__Work to complete__.
In how many lines does the string "Identity" appear? Answer with the number only.

__Data extract__.
┌──

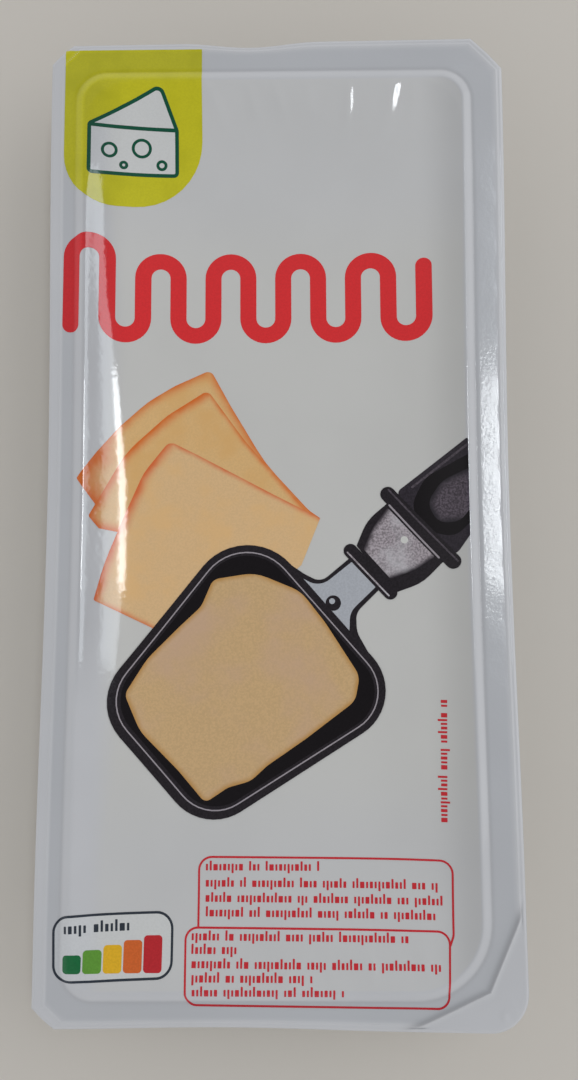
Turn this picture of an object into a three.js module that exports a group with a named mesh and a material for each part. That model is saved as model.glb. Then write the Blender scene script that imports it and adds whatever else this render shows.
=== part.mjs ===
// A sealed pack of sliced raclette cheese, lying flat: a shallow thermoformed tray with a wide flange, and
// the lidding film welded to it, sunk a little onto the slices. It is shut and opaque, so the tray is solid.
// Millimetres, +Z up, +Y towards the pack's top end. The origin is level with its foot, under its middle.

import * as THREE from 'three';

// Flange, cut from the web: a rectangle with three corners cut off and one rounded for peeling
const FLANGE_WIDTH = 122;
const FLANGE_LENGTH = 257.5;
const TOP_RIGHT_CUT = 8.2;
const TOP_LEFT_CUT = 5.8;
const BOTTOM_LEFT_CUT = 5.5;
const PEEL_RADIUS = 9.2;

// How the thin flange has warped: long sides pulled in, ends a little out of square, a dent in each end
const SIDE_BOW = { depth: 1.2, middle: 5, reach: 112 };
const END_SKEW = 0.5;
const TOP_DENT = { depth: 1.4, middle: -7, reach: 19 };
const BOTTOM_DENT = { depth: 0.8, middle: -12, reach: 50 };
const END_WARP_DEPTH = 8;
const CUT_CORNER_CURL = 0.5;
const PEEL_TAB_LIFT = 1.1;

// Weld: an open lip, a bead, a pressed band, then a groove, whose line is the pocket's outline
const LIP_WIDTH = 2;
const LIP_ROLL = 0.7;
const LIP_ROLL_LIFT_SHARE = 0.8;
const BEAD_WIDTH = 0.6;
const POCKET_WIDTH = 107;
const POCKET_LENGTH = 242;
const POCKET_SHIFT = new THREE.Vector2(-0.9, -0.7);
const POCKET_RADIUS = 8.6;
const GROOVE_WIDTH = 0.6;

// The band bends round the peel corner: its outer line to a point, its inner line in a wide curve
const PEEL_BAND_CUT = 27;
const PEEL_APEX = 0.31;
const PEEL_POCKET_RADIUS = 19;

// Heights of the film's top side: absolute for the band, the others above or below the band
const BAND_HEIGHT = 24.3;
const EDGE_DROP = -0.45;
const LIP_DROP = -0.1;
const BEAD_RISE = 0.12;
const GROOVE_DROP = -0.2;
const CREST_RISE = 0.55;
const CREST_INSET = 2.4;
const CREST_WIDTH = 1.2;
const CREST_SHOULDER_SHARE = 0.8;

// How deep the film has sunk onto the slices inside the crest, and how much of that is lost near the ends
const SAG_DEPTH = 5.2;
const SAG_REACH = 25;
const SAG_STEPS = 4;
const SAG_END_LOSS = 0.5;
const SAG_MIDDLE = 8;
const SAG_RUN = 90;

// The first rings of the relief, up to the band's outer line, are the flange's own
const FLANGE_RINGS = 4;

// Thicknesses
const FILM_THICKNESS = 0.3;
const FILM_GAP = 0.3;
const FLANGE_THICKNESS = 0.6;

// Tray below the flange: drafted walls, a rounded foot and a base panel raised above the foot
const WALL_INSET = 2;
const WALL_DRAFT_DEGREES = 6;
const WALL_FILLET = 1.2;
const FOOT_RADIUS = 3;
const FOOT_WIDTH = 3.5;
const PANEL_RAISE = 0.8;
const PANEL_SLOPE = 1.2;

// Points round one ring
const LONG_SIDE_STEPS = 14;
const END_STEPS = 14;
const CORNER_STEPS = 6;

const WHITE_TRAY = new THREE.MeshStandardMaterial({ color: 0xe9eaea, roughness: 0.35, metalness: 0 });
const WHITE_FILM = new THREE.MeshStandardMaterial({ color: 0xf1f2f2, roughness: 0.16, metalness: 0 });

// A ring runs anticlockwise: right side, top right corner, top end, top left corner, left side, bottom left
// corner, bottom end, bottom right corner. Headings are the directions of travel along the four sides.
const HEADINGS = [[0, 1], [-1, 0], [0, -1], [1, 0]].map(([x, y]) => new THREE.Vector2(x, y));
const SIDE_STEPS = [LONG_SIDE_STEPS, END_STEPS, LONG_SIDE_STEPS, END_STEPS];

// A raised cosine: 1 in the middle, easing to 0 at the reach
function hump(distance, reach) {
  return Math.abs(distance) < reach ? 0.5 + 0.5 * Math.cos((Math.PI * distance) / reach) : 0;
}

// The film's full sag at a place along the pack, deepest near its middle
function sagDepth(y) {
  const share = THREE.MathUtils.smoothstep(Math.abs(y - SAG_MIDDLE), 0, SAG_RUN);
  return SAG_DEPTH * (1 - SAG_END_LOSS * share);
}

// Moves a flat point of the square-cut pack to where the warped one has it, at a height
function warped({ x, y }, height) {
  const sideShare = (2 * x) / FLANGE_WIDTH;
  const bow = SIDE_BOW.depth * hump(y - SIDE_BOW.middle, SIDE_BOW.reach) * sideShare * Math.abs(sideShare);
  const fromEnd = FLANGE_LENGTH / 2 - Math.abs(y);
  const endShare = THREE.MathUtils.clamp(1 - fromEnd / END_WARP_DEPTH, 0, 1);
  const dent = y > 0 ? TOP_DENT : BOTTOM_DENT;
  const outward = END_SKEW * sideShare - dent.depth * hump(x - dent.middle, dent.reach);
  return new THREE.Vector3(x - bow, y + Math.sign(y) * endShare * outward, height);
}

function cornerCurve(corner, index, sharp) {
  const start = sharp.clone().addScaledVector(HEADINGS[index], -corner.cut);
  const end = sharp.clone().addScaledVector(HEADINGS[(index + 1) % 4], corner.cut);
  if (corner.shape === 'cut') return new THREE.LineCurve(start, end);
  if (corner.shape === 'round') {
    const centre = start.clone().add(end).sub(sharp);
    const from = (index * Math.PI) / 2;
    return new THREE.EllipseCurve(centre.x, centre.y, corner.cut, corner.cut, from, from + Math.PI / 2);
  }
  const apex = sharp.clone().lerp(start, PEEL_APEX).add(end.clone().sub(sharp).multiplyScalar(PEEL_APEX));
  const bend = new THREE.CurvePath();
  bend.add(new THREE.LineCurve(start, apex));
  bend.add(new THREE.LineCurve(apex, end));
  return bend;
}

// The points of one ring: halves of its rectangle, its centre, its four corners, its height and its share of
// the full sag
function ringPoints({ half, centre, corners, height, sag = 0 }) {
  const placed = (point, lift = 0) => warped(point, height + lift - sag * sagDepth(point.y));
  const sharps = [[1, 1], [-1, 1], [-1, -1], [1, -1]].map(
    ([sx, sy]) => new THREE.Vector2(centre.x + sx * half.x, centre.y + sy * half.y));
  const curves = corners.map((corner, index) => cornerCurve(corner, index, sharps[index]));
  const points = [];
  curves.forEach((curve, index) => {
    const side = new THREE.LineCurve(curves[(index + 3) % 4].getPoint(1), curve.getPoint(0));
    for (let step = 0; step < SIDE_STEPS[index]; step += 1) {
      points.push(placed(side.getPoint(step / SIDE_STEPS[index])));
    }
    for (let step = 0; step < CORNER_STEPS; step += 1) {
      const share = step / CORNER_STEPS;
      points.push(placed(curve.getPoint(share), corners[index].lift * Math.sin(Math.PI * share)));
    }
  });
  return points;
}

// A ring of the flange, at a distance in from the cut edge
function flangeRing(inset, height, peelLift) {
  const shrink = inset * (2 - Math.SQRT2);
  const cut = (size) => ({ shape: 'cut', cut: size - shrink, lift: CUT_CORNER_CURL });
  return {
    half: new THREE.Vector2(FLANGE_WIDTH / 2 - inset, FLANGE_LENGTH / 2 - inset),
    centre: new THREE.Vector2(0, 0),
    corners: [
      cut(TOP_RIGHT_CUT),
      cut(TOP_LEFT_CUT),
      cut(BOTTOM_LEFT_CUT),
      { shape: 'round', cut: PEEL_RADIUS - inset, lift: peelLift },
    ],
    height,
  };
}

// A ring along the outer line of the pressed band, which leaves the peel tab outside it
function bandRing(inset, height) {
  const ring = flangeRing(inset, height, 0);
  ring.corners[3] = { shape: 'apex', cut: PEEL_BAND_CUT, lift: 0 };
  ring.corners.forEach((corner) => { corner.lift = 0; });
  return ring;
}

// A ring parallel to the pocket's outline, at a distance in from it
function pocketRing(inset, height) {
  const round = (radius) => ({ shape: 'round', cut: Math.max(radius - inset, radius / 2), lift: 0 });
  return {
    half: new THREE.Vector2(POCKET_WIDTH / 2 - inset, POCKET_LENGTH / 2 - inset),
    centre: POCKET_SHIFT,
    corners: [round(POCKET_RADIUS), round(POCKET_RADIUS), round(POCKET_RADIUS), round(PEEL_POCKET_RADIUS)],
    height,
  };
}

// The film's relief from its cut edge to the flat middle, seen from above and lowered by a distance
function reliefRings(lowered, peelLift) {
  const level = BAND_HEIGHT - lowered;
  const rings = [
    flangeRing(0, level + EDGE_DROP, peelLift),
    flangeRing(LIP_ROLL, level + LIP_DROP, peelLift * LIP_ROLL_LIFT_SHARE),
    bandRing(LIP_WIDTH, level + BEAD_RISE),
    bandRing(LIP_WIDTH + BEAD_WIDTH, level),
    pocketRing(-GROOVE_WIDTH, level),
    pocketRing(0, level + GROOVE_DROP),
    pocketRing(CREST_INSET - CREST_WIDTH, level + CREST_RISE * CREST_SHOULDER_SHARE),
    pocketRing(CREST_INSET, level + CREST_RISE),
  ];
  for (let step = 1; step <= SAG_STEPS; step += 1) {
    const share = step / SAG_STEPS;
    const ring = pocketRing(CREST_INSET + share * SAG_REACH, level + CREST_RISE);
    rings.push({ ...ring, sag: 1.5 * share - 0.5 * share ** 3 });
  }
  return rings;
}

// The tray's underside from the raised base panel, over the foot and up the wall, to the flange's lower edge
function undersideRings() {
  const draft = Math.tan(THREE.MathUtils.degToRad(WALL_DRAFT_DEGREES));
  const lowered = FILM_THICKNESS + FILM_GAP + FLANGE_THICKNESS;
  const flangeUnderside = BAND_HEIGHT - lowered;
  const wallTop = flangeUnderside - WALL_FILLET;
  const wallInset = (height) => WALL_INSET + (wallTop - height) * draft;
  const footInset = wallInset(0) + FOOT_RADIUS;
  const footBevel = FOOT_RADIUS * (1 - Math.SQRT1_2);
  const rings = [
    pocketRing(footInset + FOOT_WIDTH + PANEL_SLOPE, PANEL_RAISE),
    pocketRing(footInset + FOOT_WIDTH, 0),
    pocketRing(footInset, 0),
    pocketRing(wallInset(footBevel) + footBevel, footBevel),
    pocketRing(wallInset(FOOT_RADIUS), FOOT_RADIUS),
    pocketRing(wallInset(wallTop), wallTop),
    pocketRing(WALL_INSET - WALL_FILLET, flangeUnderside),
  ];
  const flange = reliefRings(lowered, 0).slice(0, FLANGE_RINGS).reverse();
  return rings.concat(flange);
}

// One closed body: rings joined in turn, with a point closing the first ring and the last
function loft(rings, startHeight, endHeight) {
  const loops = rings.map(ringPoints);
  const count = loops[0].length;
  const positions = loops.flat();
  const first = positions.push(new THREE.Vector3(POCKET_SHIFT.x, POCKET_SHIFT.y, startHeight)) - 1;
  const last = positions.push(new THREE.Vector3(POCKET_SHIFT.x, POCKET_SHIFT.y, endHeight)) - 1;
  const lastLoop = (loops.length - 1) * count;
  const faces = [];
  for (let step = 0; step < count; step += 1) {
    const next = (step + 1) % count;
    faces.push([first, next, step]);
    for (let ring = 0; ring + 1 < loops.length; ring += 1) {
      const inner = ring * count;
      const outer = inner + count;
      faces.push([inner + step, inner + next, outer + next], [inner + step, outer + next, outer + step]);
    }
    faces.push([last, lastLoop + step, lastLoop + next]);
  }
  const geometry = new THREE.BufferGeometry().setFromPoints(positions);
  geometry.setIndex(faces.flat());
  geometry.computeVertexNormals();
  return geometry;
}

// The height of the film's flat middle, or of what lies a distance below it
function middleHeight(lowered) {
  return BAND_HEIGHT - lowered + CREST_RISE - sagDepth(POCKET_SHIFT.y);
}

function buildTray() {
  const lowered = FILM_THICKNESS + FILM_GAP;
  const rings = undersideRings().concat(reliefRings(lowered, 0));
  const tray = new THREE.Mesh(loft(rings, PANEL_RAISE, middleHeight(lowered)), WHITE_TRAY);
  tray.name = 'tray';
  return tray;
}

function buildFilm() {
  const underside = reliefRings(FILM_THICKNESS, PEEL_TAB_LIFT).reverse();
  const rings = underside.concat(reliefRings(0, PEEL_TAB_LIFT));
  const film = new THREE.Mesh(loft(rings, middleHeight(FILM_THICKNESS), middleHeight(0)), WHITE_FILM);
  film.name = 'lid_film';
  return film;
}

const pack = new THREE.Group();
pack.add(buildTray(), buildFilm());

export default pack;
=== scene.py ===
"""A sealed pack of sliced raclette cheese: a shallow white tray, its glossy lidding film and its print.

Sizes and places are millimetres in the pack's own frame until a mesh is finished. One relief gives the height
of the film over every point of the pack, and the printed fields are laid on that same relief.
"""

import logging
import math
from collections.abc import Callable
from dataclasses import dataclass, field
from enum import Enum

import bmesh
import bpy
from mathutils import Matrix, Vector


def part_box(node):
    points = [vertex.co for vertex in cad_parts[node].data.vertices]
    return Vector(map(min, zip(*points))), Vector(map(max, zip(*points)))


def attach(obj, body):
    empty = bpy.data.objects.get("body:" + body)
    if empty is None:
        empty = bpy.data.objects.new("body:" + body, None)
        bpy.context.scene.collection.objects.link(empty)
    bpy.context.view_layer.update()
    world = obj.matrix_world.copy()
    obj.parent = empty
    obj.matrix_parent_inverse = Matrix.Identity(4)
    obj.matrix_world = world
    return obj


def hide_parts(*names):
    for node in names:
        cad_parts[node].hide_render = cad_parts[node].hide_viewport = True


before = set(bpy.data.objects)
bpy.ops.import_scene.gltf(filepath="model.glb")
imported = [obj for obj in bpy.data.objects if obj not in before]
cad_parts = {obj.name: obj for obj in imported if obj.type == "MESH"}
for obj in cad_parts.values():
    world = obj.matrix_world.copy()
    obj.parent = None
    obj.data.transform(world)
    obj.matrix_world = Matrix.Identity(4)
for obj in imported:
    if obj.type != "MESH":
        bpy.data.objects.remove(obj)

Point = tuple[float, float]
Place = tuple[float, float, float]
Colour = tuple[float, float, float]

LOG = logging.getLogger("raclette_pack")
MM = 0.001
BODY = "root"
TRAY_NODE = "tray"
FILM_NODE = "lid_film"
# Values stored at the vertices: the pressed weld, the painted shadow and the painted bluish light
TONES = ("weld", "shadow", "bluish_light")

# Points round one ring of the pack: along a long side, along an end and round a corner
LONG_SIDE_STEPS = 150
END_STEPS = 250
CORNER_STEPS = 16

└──

__Output__.
2